Are you a fabulous fitness freak? If you can relate to some of the items on this list, odds are, you are:

  1. Your wardrobe consists of mostly spandex.
  2. You felt personally attacked when Lululemon got sued for those see-through pants.
  3. You smell up the room with tuna and hard boiled eggs at lunch.
  4. Stretching while you wait for the copier at work is normal, right?
  5. You have to write down all the group exercise classes you want to take because there are so many, you get them mixed up.
  6. Various fun runs and races dominate your weekends.
  7. Your tennis shoes smell like a wrestling team's locker room.
  8. They also display some kind of neon color.
  9. The staff at Lululemon can thank you for half of last month's paycheck.
  10. You own more sports bras than regular ones.
  11. When you buy a pair of workout pants, you always do the butt check.
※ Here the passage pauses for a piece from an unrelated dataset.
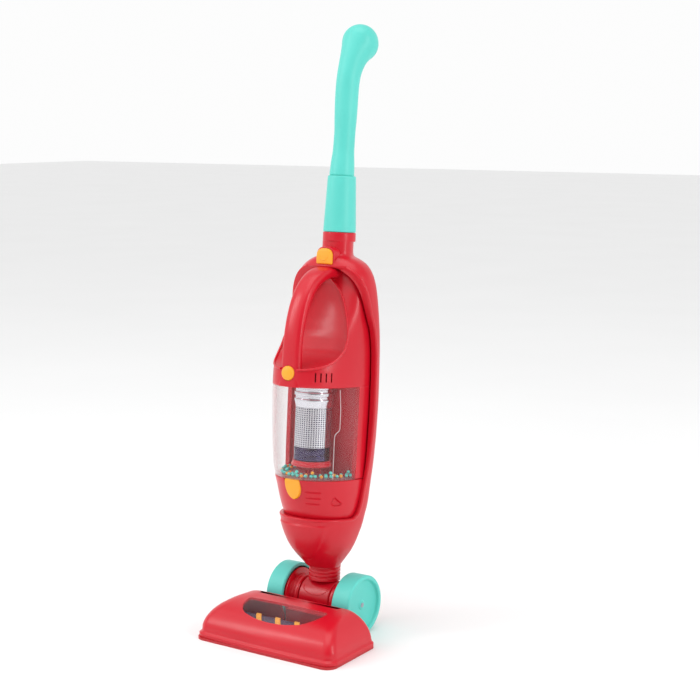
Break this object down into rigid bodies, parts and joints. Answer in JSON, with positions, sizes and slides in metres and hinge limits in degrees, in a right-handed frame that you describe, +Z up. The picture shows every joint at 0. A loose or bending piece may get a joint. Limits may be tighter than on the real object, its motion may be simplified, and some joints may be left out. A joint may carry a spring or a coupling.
{
  "type": "upright vacuum cleaner",
  "caption": "Child-size upright vacuum: low floor head on two big wheels, pole that reclines, curved ball grip, and a docked handheld with clear cup.",
  "frame": {"origin": "on the floor straight below the wheel axle, midway between the wheels, on the base plate's underside", "axes": "+Z up along the height, +Y backwards (the way the pole reclines), +X to the cleaner's left seen from the front"},
  "size_m": [0.176, 0.2008, 0.6389],
  "materials": {
    "red_plastic": "glossy moulded ABS, signal red",
    "turquoise_plastic": "semi-gloss moulded plastic, light turquoise",
    "yellow_plastic": "semi-gloss moulded plastic, orange yellow",
    "clear_plastic": "clear polished styrene",
    "brush_plastic": "matt dark navy plastic",
    "chrome_plating": "bright vacuum-plated chrome",
    "dark_chrome": "smooth dark vacuum-plated chrome",
    "steel": "plain steel",
    "nylon": "natural nylon",
    "battery_wrap": "printed-free metallic wrap on dry cells",
    "board_green": "solder-masked circuit board",
    "black_plastic": "black plastic"
  },
  "bodies": {
    "head": {"hood": "red_plastic", "base_plate": "red_plastic", "hood_window": "clear_plastic", "axle_housing": "red_plastic", "axle_bushes": "nylon", "brush_bearings": "nylon", "head_screws": "steel"},
    "wheelset": {"wheel_left": "turquoise_plastic", "wheel_right": "turquoise_plastic", "wheel_axle": "steel"},
    "brush": {"brush_roll": "brush_plastic", "brush_bands": "yellow_plastic", "brush_shaft": "steel"},
    "upright": {"cradle_front": "red_plastic", "cradle_back": "red_plastic", "pivot_neck": "red_plastic", "handle_lower": "turquoise_plastic", "handle_upper": "turquoise_plastic", "handle_plug": "turquoise_plastic", "latch_spring": "steel", "cradle_screws": "steel"},
    "latch": {"latch_button": "yellow_plastic"},
    "handheld": {"case_left": "red_plastic", "case_right": "red_plastic", "base_housing": "red_plastic", "cup_back": "red_plastic", "dust_cup": "clear_plastic", "filter_cap": "chrome_plating", "filter_screen": "chrome_plating", "filter_base": "dark_chrome", "filter_foot": "red_plastic", "beads_turquoise": "turquoise_plastic", "beads_yellow": "yellow_plastic", "battery_door": "red_plastic", "batteries": "battery_wrap", "battery_contacts": "steel", "circuit_board": "board_green", "speaker": "black_plastic", "power_switch": "black_plastic", "motor": "steel", "unit_screws": "steel", "power_spring": "steel", "shield_spring": "steel"},
    "power_knob": {"power_button": "yellow_plastic"},
    "cup_release": {"shield_button": "yellow_plastic"},
    "impeller": {"fan": "red_plastic"}
  },
  "joints": [
    {"name": "recline", "type": "hinge", "parent": "head", "child": "upright", "pos_m": [0, 0, 0.032], "axis": [-1, 0, 0], "range_deg": [0, 82]},
    {"name": "wheel_spin", "type": "hinge", "parent": "head", "child": "wheelset", "pos_m": [0, 0, 0.032], "axis": [1, 0, 0], "continuous": true},
    {"name": "brush_spin", "type": "hinge", "parent": "head", "child": "brush", "pos_m": [0, -0.077, 0.016], "axis": [1, 0, 0], "continuous": true},
    {"name": "handheld_tilt", "type": "hinge", "parent": "upright", "child": "handheld", "pos_m": [0, -0.04347, 0.12971], "axis": [1, 0, 0], "range_deg": [0, 30]},
    {"name": "latch_press", "type": "slide", "parent": "upright", "child": "latch", "axis": [0, 0.9969, -0.0785], "range_m": [0, 0.0025], "stiffness_N_per_m": 400, "springref_m": -0.001, "deforming": ["latch_spring"]},
    {"name": "power_press", "type": "slide", "parent": "handheld", "child": "power_knob", "axis": [0, 0.9969, -0.0785], "range_m": [0, 0.002], "stiffness_N_per_m": 300, "springref_m": -0.001, "deforming": ["power_spring"]},
    {"name": "shield_press", "type": "slide", "parent": "handheld", "child": "cup_release", "axis": [0, 0.9969, -0.0785], "range_m": [0, 0.002], "stiffness_N_per_m": 300, "springref_m": -0.001, "deforming": ["shield_spring"]},
    {"name": "fan_spin", "type": "hinge", "parent": "handheld", "child": "impeller", "pos_m": [0, -0.02184, 0.17515], "axis": [0, 0.0785, 0.9969], "continuous": true}
  ]
}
And you know what I'm talking about when I say, "butt check."
  12. You exchange gifts with your favorite yoga teachers during the holidays.
  13. You know it's not really about how you look, but how working out makes you feel.
  14. Then again, dropping those two pants sizes wasn't so painful either.
  15. Despite the inches lost in your waistline, you're still five pounds heavier when you step on the scale. Must be the muscle.
  16. You've been known to lift more than the guy next to you.
  17. Every song on your iPod is upbeat, workout music.
  18. Your playlists are titled things like "Gym," "Running" and "Workout Mix."
  19. Logging a quick run at the gym always turns into a death match with the person running next to you.
  20. Your friends call you crazy when you set you alarm for 5 am to squeeze in a workout before work, but you know it's the only way to make it through your day in one piece.
  21. Who needs a chair when you have an exercise ball?
  22. You pass when your friends try those crazy cleanse diets. You'd rather run an extra four today than starve yourself.
  23. Speaking of food, anything with extreme amounts of protein is your number one favorite meal.
  24. The elliptical? Please.
  25. Pinterest is not for wedding planning. It's for finding new, healthy recipes.
  26. You got caught sneaking your boyfriend's deodorant. It's just so much stronger than yours.
  27. You'd rather someone compliment your toned muscles than your outfit.
  28. A couple toenails are missing from that last long run and you're totally OK with that.
  29. You'd rather log a half marathon than wear six-inch heels for 13.1 minutes.
  30. Your white Ts are now yellow Ts, but for some reason, you keep them around.
  31. So what if you eat six meals a day? You just burned 800 cal at the gym.
  32. Food is the main focus of your day. All meetings, assignments and social activities are centered around what you're eating and when.
  33. Those fitness energy drinks are a load of crap... unless they make you lift an extra few pounds. Then you're all in.
  34. Bailing on workout plans is friendship suicide in your mind.
  35. Your cell rarely leaves its running band.
  36. While friend's are devouring People and Us Weekly, you're all over Fitness Magazine and Women's Health.
  37. When you do catch up on celeb gossip, you really only care about who gained 35 pounds and who lost their baby fat the fastest and how.
  38. Your birthday list consists of a gym membership, more workout clothes and a new Camelback.
  39. Who needs coffee when you have adrenaline to wake you up?
  40. You feel great, you look great and you're fabulously fit.